* _Given data_:
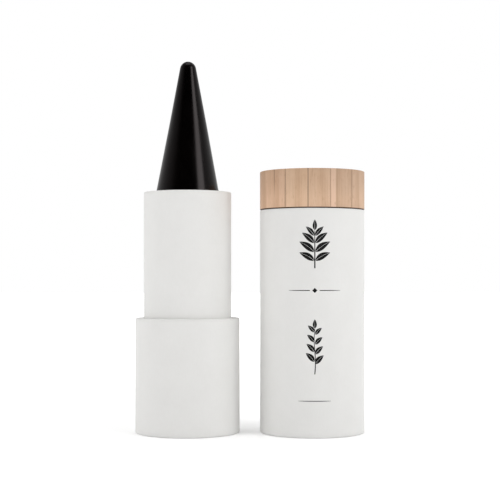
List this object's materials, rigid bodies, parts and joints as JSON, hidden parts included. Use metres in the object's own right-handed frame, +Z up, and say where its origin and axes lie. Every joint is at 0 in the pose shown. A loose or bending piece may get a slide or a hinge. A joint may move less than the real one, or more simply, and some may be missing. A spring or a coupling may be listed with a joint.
{
  "type": "kohl container",
  "caption": "Twist-up kohl stick in a wrapped paper tube, wound out to its cone, with its wooden-topped slip cap standing beside it.",
  "frame": {"origin": "centre of the base's foot, on the surface that it stands on", "axes": "+Z up along the tube, -Y towards the viewer of the picture, +X towards the cap that stands beside the base"},
  "size_m": [0.0461, 0.021, 0.0746],
  "materials": {
    "base_paper": "satin white wrapping paper, glued and folded over the ends",
    "neck_paper": "satin white wrapping paper, glued and folded over the top",
    "cap_paper": "satin white wrapping paper, glued and folded over the ends",
    "label_paper": "blank round sticker",
    "liner_paper": "smooth white board of the cap's liner",
    "board": "spiral-wound paperboard",
    "plastic": "satin moulded plastic",
    "brake_rubber": "dull black rubber cord",
    "kohl": "satin black wax, moulded to a cone",
    "wood": "bare light wood, sanded, in glued strips"
  },
  "bodies": {
    "base": {"base_board": "board", "base_wrap": "base_paper", "bottom_disc": "board", "bottom_label": "label_paper", "base_insert": "plastic", "guide_tube": "plastic", "brake_ring": "brake_rubber"},
    "neck": {"spiral_sleeve": "plastic", "neck_board": "board", "neck_wrap": "neck_paper"},
    "carrier": {"carrier_cup": "plastic", "kohl_stick": "kohl"},
    "cap": {"cap_board": "board", "cap_wrap": "cap_paper", "cap_liner": "liner_paper", "wood_strip_1": "wood", "wood_strip_2": "wood", "wood_strip_3": "wood", "wood_strip_4": "wood", "wood_strip_5": "wood"}
  },
  "joints": [
    {"name": "neck_turn", "type": "hinge", "parent": "base", "child": "neck", "pos_m": [0, 0, 0], "axis": [0, 0, 1], "range_deg": [0, 540]},
    {"name": "stick_travel", "type": "slide", "parent": "base", "child": "carrier", "axis": [0, 0, 1], "range_m": [-0.0271, 0]},
    {"name": "cap_lift", "type": "slide", "parent": "base", "child": "cap", "axis": [0, 0, 1], "range_m": [0, 0.08]}
  ],
  "couplings": [
    {"joint": "stick_travel", "follows": "neck_turn", "m_per_rad": -0.0028648}
  ]
}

* _Problem to work on_:
Give the listing again, word for word.

* _Full answer_:
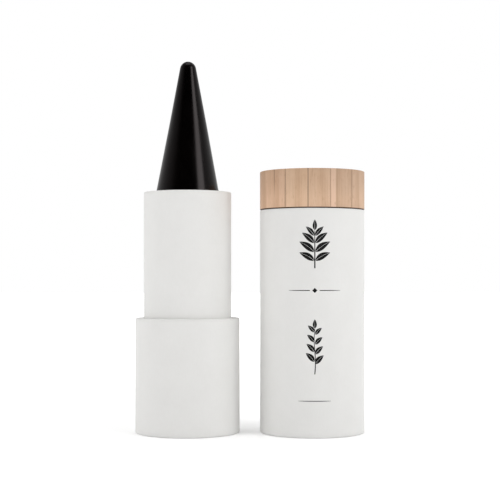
List this object's materials, rigid bodies, parts and joints as JSON, hidden parts included. Use metres in the object's own right-handed frame, +Z up, and say where its origin and axes lie. Every joint is at 0 in the pose shown. A loose or bending piece may get a slide or a hinge. A joint may move less than the real one, or more simply, and some may be missing. A spring or a coupling may be listed with a joint.
{
  "type": "kohl container",
  "caption": "Twist-up kohl stick in a wrapped paper tube, wound out to its cone, with its wooden-topped slip cap standing beside it.",
  "frame": {"origin": "centre of the base's foot, on the surface that it stands on", "axes": "+Z up along the tube, -Y towards the viewer of the picture, +X towards the cap that stands beside the base"},
  "size_m": [0.0461, 0.021, 0.0746],
  "materials": {
    "base_paper": "satin white wrapping paper, glued and folded over the ends",
    "neck_paper": "satin white wrapping paper, glued and folded over the top",
    "cap_paper": "satin white wrapping paper, glued and folded over the ends",
    "label_paper": "blank round sticker",
    "liner_paper": "smooth white board of the cap's liner",
    "board": "spiral-wound paperboard",
    "plastic": "satin moulded plastic",
    "brake_rubber": "dull black rubber cord",
    "kohl": "satin black wax, moulded to a cone",
    "wood": "bare light wood, sanded, in glued strips"
  },
  "bodies": {
    "base": {"base_board": "board", "base_wrap": "base_paper", "bottom_disc": "board", "bottom_label": "label_paper", "base_insert": "plastic", "guide_tube": "plastic", "brake_ring": "brake_rubber"},
    "neck": {"spiral_sleeve": "plastic", "neck_board": "board", "neck_wrap": "neck_paper"},
    "carrier": {"carrier_cup": "plastic", "kohl_stick": "kohl"},
    "cap": {"cap_board": "board", "cap_wrap": "cap_paper", "cap_liner": "liner_paper", "wood_strip_1": "wood", "wood_strip_2": "wood", "wood_strip_3": "wood", "wood_strip_4": "wood", "wood_strip_5": "wood"}
  },
  "joints": [
    {"name": "neck_turn", "type": "hinge", "parent": "base", "child": "neck", "pos_m": [0, 0, 0], "axis": [0, 0, 1], "range_deg": [0, 540]},
    {"name": "stick_travel", "type": "slide", "parent": "base", "child": "carrier", "axis": [0, 0, 1], "range_m": [-0.0271, 0]},
    {"name": "cap_lift", "type": "slide", "parent": "base", "child": "cap", "axis": [0, 0, 1], "range_m": [0, 0.08]}
  ],
  "couplings": [
    {"joint": "stick_travel", "follows": "neck_turn", "m_per_rad": -0.0028648}
  ]
}